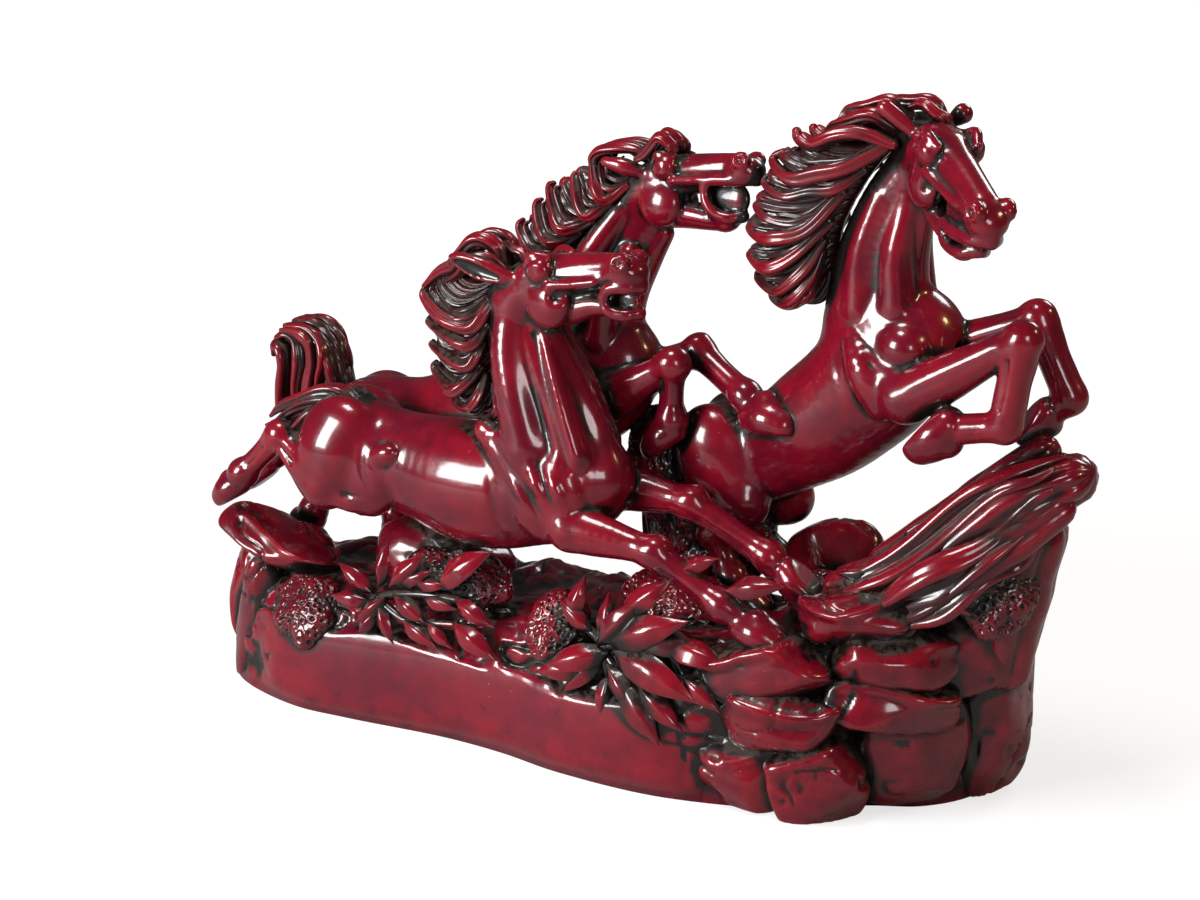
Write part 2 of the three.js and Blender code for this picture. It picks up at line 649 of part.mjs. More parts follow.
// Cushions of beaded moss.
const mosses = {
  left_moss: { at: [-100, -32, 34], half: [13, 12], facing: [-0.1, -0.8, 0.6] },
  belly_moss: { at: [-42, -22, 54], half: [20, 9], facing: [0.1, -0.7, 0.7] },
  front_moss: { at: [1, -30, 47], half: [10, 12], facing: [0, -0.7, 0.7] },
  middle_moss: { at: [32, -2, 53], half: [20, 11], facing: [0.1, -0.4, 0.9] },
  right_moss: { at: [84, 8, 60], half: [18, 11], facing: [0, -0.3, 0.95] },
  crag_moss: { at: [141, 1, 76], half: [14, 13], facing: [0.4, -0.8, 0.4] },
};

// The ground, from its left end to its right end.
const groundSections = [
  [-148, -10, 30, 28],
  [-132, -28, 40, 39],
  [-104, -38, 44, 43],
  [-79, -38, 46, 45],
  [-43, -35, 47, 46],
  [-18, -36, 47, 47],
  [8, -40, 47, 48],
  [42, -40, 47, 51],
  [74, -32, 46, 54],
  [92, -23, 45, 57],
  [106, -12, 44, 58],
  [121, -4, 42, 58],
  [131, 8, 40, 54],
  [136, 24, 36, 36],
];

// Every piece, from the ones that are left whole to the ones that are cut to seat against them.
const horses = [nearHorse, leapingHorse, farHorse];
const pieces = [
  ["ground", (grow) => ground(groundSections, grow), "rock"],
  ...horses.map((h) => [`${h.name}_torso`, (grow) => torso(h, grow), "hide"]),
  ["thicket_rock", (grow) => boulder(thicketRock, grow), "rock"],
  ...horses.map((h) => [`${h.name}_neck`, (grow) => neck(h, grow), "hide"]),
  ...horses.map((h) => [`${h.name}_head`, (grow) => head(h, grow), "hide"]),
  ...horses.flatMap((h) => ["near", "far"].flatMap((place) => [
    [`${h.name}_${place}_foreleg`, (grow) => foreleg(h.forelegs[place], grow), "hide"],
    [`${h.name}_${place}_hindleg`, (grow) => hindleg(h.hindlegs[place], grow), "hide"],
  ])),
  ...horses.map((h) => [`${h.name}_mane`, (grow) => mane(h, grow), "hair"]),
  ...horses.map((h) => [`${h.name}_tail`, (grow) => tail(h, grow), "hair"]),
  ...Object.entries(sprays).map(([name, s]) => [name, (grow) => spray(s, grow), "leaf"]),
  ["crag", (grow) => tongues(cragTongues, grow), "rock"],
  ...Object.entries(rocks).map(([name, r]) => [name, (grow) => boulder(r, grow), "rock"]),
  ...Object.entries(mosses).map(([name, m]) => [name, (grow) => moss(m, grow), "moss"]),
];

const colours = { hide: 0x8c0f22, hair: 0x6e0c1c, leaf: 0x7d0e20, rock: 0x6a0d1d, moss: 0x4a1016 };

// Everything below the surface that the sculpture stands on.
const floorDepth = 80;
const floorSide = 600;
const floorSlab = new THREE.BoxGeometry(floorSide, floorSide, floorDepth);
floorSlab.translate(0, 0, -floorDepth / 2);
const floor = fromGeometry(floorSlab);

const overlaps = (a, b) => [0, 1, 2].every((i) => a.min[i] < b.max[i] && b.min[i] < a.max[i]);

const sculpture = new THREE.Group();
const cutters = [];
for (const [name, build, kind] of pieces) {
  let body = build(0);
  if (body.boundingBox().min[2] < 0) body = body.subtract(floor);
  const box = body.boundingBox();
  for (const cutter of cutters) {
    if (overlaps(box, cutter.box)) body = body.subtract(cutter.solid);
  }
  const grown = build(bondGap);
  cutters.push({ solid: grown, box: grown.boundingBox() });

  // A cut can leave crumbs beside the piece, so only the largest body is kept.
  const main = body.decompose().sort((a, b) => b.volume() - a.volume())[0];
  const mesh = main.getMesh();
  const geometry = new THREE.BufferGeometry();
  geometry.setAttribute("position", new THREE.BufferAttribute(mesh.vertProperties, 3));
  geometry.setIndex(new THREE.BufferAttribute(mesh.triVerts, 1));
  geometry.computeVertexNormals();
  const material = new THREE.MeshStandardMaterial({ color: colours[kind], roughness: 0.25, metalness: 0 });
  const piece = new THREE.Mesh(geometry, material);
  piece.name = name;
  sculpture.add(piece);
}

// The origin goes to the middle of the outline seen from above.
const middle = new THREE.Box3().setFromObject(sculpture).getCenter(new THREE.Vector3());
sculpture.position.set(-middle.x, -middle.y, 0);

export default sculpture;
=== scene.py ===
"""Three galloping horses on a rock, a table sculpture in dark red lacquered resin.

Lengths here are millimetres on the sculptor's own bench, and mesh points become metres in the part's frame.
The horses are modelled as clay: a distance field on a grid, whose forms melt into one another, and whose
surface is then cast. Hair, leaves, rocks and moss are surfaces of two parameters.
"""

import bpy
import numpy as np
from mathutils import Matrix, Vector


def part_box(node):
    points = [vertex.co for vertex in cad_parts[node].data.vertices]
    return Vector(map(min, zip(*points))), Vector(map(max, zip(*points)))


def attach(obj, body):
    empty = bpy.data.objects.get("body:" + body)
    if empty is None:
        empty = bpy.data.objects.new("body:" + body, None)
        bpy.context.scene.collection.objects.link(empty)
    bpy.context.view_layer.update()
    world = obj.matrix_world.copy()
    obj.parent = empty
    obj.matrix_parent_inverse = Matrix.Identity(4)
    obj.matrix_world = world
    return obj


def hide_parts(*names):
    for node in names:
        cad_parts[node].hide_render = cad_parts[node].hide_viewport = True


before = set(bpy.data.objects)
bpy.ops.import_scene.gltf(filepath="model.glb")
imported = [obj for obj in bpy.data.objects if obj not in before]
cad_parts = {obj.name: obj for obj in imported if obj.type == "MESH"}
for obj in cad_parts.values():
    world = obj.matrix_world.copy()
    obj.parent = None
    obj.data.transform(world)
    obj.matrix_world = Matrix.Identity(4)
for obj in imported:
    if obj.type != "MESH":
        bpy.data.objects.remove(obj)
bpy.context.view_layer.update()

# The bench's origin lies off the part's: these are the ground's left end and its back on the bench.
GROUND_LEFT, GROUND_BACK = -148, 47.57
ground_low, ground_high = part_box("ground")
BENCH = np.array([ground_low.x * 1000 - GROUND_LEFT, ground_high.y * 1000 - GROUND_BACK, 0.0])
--
▶ **TASK DESCRIPTION**
Extract the span of lines that starts with the line containing "seen from above." and ends with the line containing "obj.data.transform(world)". Keep it exact and add nothing.

▶ **ANSWER TO THIS TASK**
// The origin goes to the middle of the outline seen from above.
const middle = new THREE.Box3().setFromObject(sculpture).getCenter(new THREE.Vector3());
sculpture.position.set(-middle.x, -middle.y, 0);

export default sculpture;
=== scene.py ===
"""Three galloping horses on a rock, a table sculpture in dark red lacquered resin.

Lengths here are millimetres on the sculptor's own bench, and mesh points become metres in the part's frame.
The horses are modelled as clay: a distance field on a grid, whose forms melt into one another, and whose
surface is then cast. Hair, leaves, rocks and moss are surfaces of two parameters.
"""

import bpy
import numpy as np
from mathutils import Matrix, Vector


def part_box(node):
    points = [vertex.co for vertex in cad_parts[node].data.vertices]
    return Vector(map(min, zip(*points))), Vector(map(max, zip(*points)))


def attach(obj, body):
    empty = bpy.data.objects.get("body:" + body)
    if empty is None:
        empty = bpy.data.objects.new("body:" + body, None)
        bpy.context.scene.collection.objects.link(empty)
    bpy.context.view_layer.update()
    world = obj.matrix_world.copy()
    obj.parent = empty
    obj.matrix_parent_inverse = Matrix.Identity(4)
    obj.matrix_world = world
    return obj


def hide_parts(*names):
    for node in names:
        cad_parts[node].hide_render = cad_parts[node].hide_viewport = True


before = set(bpy.data.objects)
bpy.ops.import_scene.gltf(filepath="model.glb")
imported = [obj for obj in bpy.data.objects if obj not in before]
cad_parts = {obj.name: obj for obj in imported if obj.type == "MESH"}
for obj in cad_parts.values():
    world = obj.matrix_world.copy()
    obj.parent = None
    obj.data.transform(world)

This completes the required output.